***** RAW DATA
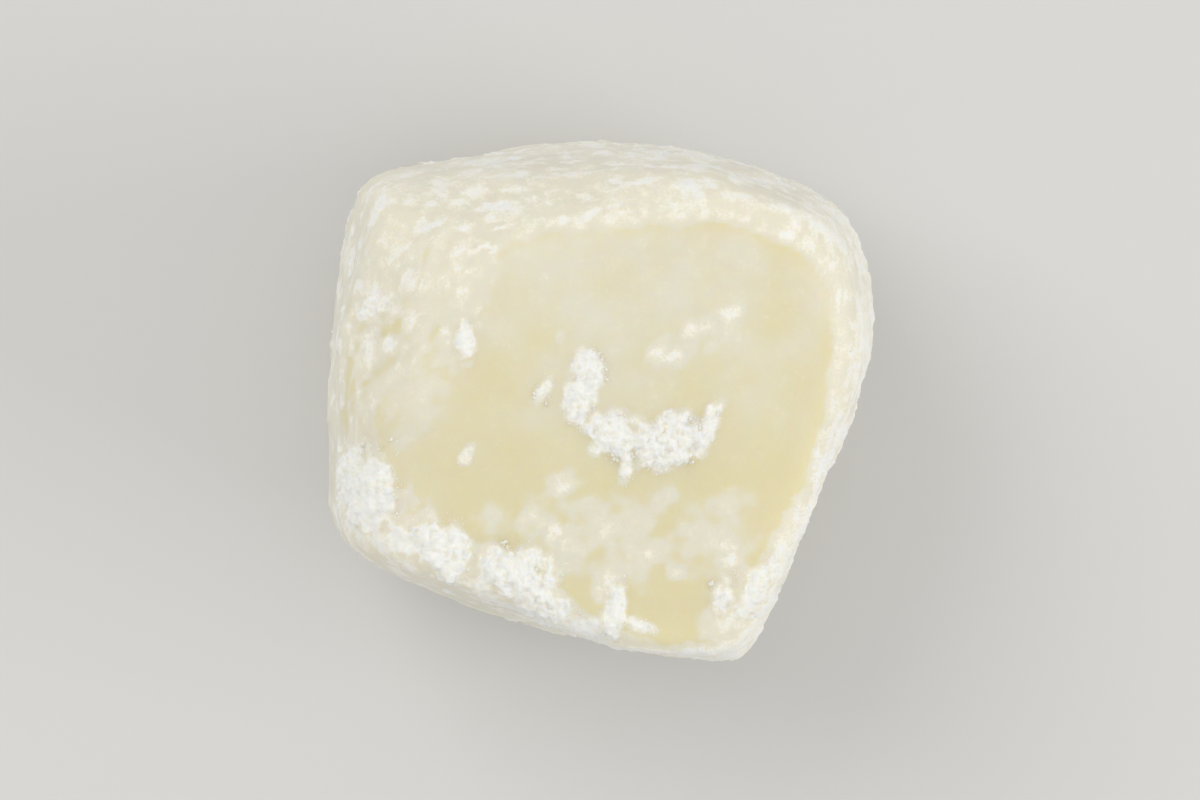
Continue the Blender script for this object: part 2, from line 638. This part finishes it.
DOUGH_CREAM = (0.78, 0.75, 0.625, 1)
DOUGH_YELLOW = (0.76, 0.70, 0.46, 1)
STARCH_WHITE = (0.96, 0.945, 0.895, 1)
STARCH_WARM = (0.93, 0.91, 0.83, 1)
STARCH_FILM = (0.895, 0.855, 0.72, 1)
DOUGH_DEPTH, STARCH_DEPTH = 1.6, 0.25  # how deep light sinks in, in millimetres
DOUGH_FILTER = (1.0, 0.75, 0.42)  # how far red, green and blue light go in the dough
STARCH_FILTER = (1.0, 0.9, 0.7)  # and in the starch
GRAIN_SIZE = 0.09  # of the starch's finest grain, in millimetres


def dry_starch(finish, colour, relief, depth):
    """The shader of dry matt starch, into which light sinks that deep, in millimetres."""
    return finish.skin(
        {
            "Base Color": colour,
            "Roughness": 0.95,
            "Specular IOR Level": 0.2,
            "Subsurface Weight": 1.0 if depth else 0.0,
            "Subsurface Radius": STARCH_FILTER,
            "Subsurface Scale": depth * MM,
            "Normal": relief,
        }
    )


def starched_dough():
    """Translucent dough with starch on it, by the amount that the points hold.

    Starch lies as a haze of separate grains where there is little, and closes up where there is
    more. Bare dough is the yellowest, and a thin film of starch is still a little yellow from it.
    """
    finish = Finish("starched_dough")
    place = finish.place()
    amount = finish.add("ShaderNodeAttribute", {"attribute_name": "starch"}, {}, "Fac")
    patches = finish.cloud(place, 0.45, detail=4, roughness=0.65)
    grains = finish.cloud(place, GRAIN_SIZE, detail=3, roughness=0.7)
    speckled = amount + (patches - 0.5) * 1.5 + (grains - 0.5) * 0.9
    closed = speckled.clear_of(0.4, 0.75) * 0.85
    haze = (amount + (patches - 0.5) * 1.2 + (grains - 0.5) * 0.6).clear_of(0.1, 0.8) * 0.6
    cover = closed + (1 - closed) * haze

    warmth = finish.cloud(place, 3.5)
    dusted = (amount * 4 + (warmth - 0.5) * 1.2).clear_of(0.1, 0.9)
    pores = finish.cloud(place, 0.5, detail=3)
    dough = finish.skin(
        {
            "Base Color": finish.mixed(dusted, DOUGH_YELLOW, DOUGH_CREAM),
            "Roughness": 0.45 + (pores - 0.5) * 0.3,
            "Subsurface Weight": 1.0,
            "Subsurface Radius": DOUGH_FILTER,
            "Subsurface Scale": DOUGH_DEPTH * MM,
            "IOR": 1.4,
            "Normal": finish.bumped(pores, 0.03),
        }
    )
    grainy = finish.mixed(grains.clear_of(0.3, 0.7), STARCH_WARM, STARCH_WHITE)
    starch = finish.mixed(speckled.clear_of(0.45, 1.0), STARCH_FILM, grainy)
    coat = dry_starch(finish, starch, finish.bumped(grains + patches * 0.8, 0.04), STARCH_DEPTH)
    finish.show(finish.add("ShaderNodeMixShader", {}, {0: cover, 1: dough, 2: coat}))
    return finish.material


def loose_starch():
    """The starch of the grains that lie on the coat."""
    finish = Finish("loose_starch")
    grains = finish.cloud(finish.place(), GRAIN_SIZE, detail=3, roughness=0.7)
    grainy = finish.mixed(grains.clear_of(0.3, 0.7), STARCH_WARM, STARCH_WHITE)
    finish.show(dry_starch(finish, grainy, finish.bumped(grains, 0.005), depth=0))
    return finish.material


# ---------------------------------------------------------------- the whole scene

set_camera()
light_studio()
lay_floor()

skin = smooth_skin()
dough, loose = dough_body(skin)
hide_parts("mochi")
dry = loose_starch()
for grain in (CRUMBS, DUST):
    scatter(grain, skin, loose, dry)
**********
EXERCISE INSTRUCTIONS: From the first line of the data through the line with "cover = closed + (1 - closed) * haze", quote each line exactly and add nothing else.

TASK ANSWER:
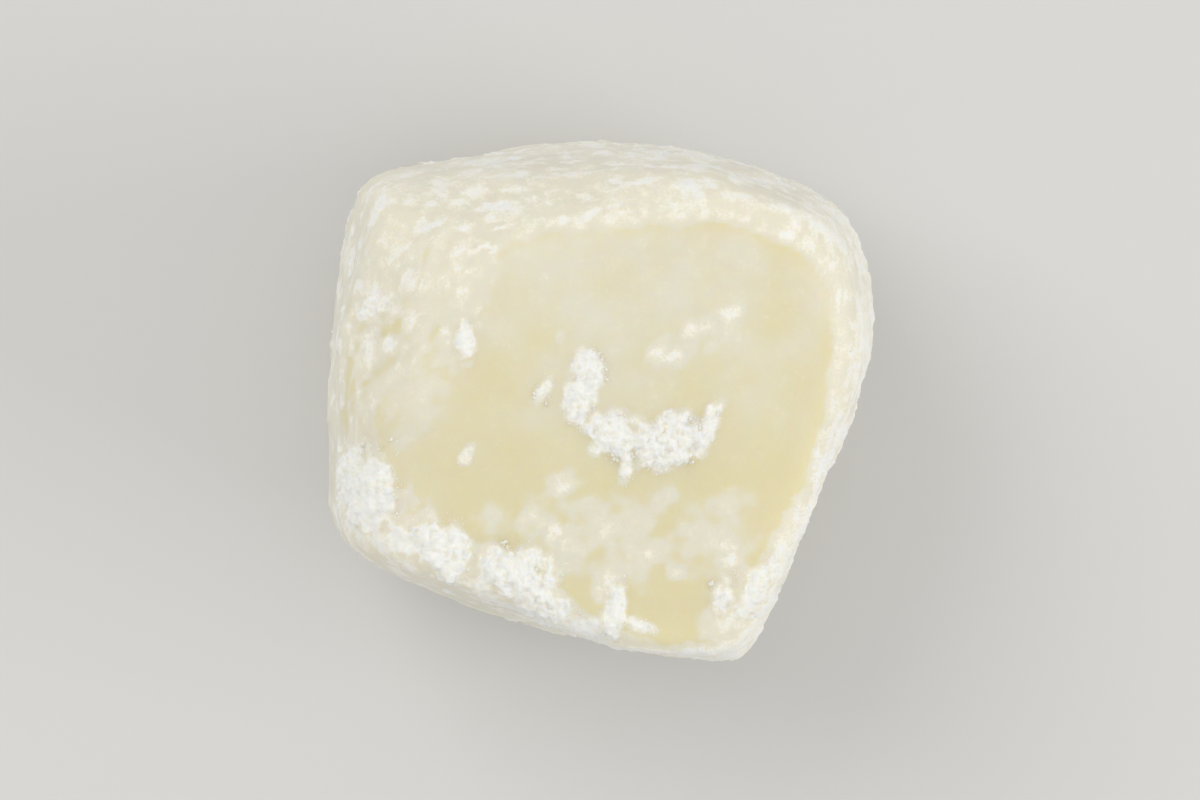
Continue the Blender script for this object: part 2, from line 638. This part finishes it.
DOUGH_CREAM = (0.78, 0.75, 0.625, 1)
DOUGH_YELLOW = (0.76, 0.70, 0.46, 1)
STARCH_WHITE = (0.96, 0.945, 0.895, 1)
STARCH_WARM = (0.93, 0.91, 0.83, 1)
STARCH_FILM = (0.895, 0.855, 0.72, 1)
DOUGH_DEPTH, STARCH_DEPTH = 1.6, 0.25  # how deep light sinks in, in millimetres
DOUGH_FILTER = (1.0, 0.75, 0.42)  # how far red, green and blue light go in the dough
STARCH_FILTER = (1.0, 0.9, 0.7)  # and in the starch
GRAIN_SIZE = 0.09  # of the starch's finest grain, in millimetres


def dry_starch(finish, colour, relief, depth):
    """The shader of dry matt starch, into which light sinks that deep, in millimetres."""
    return finish.skin(
        {
            "Base Color": colour,
            "Roughness": 0.95,
            "Specular IOR Level": 0.2,
            "Subsurface Weight": 1.0 if depth else 0.0,
            "Subsurface Radius": STARCH_FILTER,
            "Subsurface Scale": depth * MM,
            "Normal": relief,
        }
    )


def starched_dough():
    """Translucent dough with starch on it, by the amount that the points hold.

    Starch lies as a haze of separate grains where there is little, and closes up where there is
    more. Bare dough is the yellowest, and a thin film of starch is still a little yellow from it.
    """
    finish = Finish("starched_dough")
    place = finish.place()
    amount = finish.add("ShaderNodeAttribute", {"attribute_name": "starch"}, {}, "Fac")
    patches = finish.cloud(place, 0.45, detail=4, roughness=0.65)
    grains = finish.cloud(place, GRAIN_SIZE, detail=3, roughness=0.7)
    speckled = amount + (patches - 0.5) * 1.5 + (grains - 0.5) * 0.9
    closed = speckled.clear_of(0.4, 0.75) * 0.85
    haze = (amount + (patches - 0.5) * 1.2 + (grains - 0.5) * 0.6).clear_of(0.1, 0.8) * 0.6
    cover = closed + (1 - closed) * haze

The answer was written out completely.